As a kitchen fitter's mate back in the early 1980s, I too drove a white transit van around the thatched and moneyed villages of Essex, sporting a slight residual Birmingham accent over an RP delivery, modified by several years in Yorkshire. Now as a radio drama director I have the privilege of being able to play for a living. The toys at my disposal are words and beginnings of characters provided by the writer (or writers in the case of Street and Lane, Dave Sheasby and Ian McMillan) and the 'voices' that I choose when casting.

In Street and Lane the central comic and 'human' spine is the relationship between the two, very different, builders and the vernacular Yorkshire banter that bounces between them incessantly. Curiously native Yorkshire actors Nick Lane and Fine Time Fontayne have known each other since their schooldays. (Invariably if a writer has to write an extra scene or two during the recording process, having heard the actors in character, then that scene is usually one of the best, the sharpest. The writer has been writing for that particular voice).

With the character of Great Northern Man we were able to take the use of language and voice one stage further, nudging right up against absurdity but maintaining a sense of truthfulness to the music of South Yorkshire speech. "Nathensquireose, ahve hit a spot of cobblers on yon tranklements". There is great comedy in this extrapolation and great instinctive skill on the part of the actor Gerard McDermott. There is further comedy in the fact that Arthur Lane translates for the more 'educated' Johnny Street.

We (or Johnny) may not understand every single word, or even sometimes be able to define where one word begins and another ends, but the collision of sounds and half-heard meanings make a different sort of sense - a sense that is diametrically opposed to the middle class fussiness embodied by the warring client couple, Christine and Tom, "There's a chap at the door for you. I think he's from Mars". It is social comedy and comedy of class.
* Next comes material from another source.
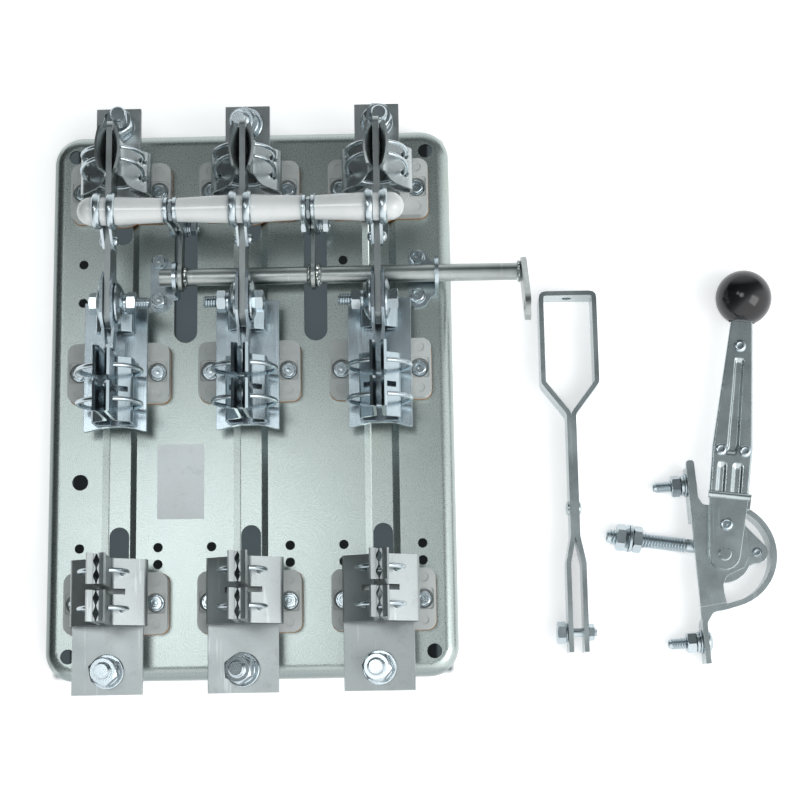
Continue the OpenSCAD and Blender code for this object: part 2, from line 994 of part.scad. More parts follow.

The final joke is in Great Northern Man's parting remark rendered in clear straightforward language - he has been putting it all on after all.

In subsequent episodes of Street and Lane we have fun with further extrapolated characters - a strong man, Ben Nevis (Scottish accent played by Kenny Blythe) is brought in to apply muscle but is equally at home with the academic analysis of Karl Marx; a music teacher of the old school, Mrs Priam-Rhodes (Margaret Robertson), whose educated and elevated tones are mixed with a conscious effort to absorb the 'hip' terminology of her student lodgers - "Awesome" "wicked" "cool"; a hard-edged Australian businesswoman (Bronwyn Lim) with a sharp line in business terminology who is single-handedly regenerating the economy of South Yorkshire; and a former Barnsley miner, Shafto (John Banks), now given to risky "free climbing" and talking about his newly acquired Thai wife in an absurdly gruff delivery.

In this particular case the 'voices' of Street and Lane undoubtedly owe much of their fluidity to the working process, a pair of writers vocalising the lines in their collaborative method.